Enter Frank Westerman, a clever, talented 43-year-old Dutchman of
Puritan stock. His grandfather and mother were Creationists. He was
baptised and, brought up in rigid Protestant faith, 'permeated with
Christianity', but from his early twenties he ceased to pray. At
university he studied tropical agriculture, then he became a
journalist, reporting from war-torn Bosnia and later from Moscow. His
books have won important literary prizes. He first saw Ararat, the
great mountain-volcano, from the Soviet side. It seemed to pull
him. 'I wanted, ' he says, 'to test my resolve as a non-believer
... to see whether faith could touch me or not.' Soon he had forged a
plan: to climb to its summit and to write a book about 'belief and
knowledge, religion and science, with Ararat as its focal point'.
So he decided to leave his young wife and daughter and to scale the
17,000-footer on his own. When Westerman outlined this scheme to his
publisher he was abruptly warned: 'Promise me one thing: that halfway
through the manuscript you won't start writing he with a capital H.'
'And if I do?' he asked. 'Then I won't publish it.' God does appear as
a 'Him' halfway through, but his publisher either failed to notice or
decided that Westerman was far too good an author to reprimand.

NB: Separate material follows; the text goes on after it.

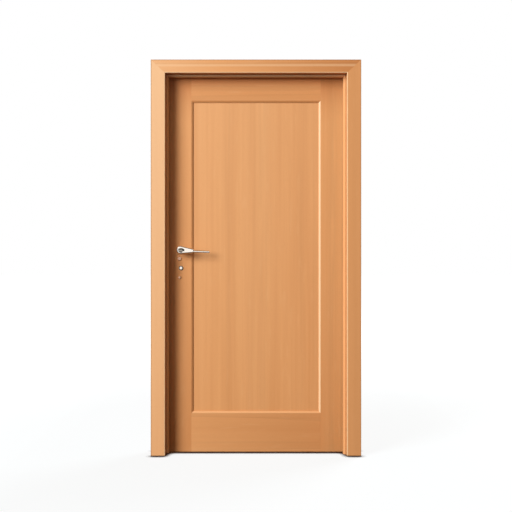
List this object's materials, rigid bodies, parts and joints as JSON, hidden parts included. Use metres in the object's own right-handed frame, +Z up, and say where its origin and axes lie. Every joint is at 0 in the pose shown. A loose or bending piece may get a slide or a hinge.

The
result of his labours is a short book of stupendous richness and
complexity, a cornucopia of jumbled facts about geology, history and
science, woven into a personal memoir and travelogue that combines
stories about the lives of his teachers with information about Dutch
mining, family sentiment, religious belief, academic rivalry,
portraits of fellow travellers, mountaineering history, politics,
personalities and an abundance of lesser, uncategorisable
side-detail. All this diverse material is held together by a thread of
tension as to whether Westerman will find faith halfway up the
mountain. When the air is thin, the climber exhausted, the cold starts
to bite and the sweeping views turn to an icy blur, will our hero and
guide suddenly behold the Arkeologists' light? Will he start digging
for shards of the patriarch's wine glasses under the rubble of the
Ahora Gorge, or fall prostrate before an outcrop of rock known as the
'Ararat Anomaly' that some believe to be the fossilised remains of the
Ark?
At timed intervals Westerman taunts his readers with this
possibility. If faith could come to the astronaut, he argues, maybe it
will also come to him. The book (a fine translation from the Dutch by
Sam Garrett) is unquestionably eccentric, but written with enough
knowledge, craft and competence to keep the drowsiest of readers wide
awake from first to last.
The answer to the author's most pressing question is tucked neatly
behind a glancing metaphor right at the end.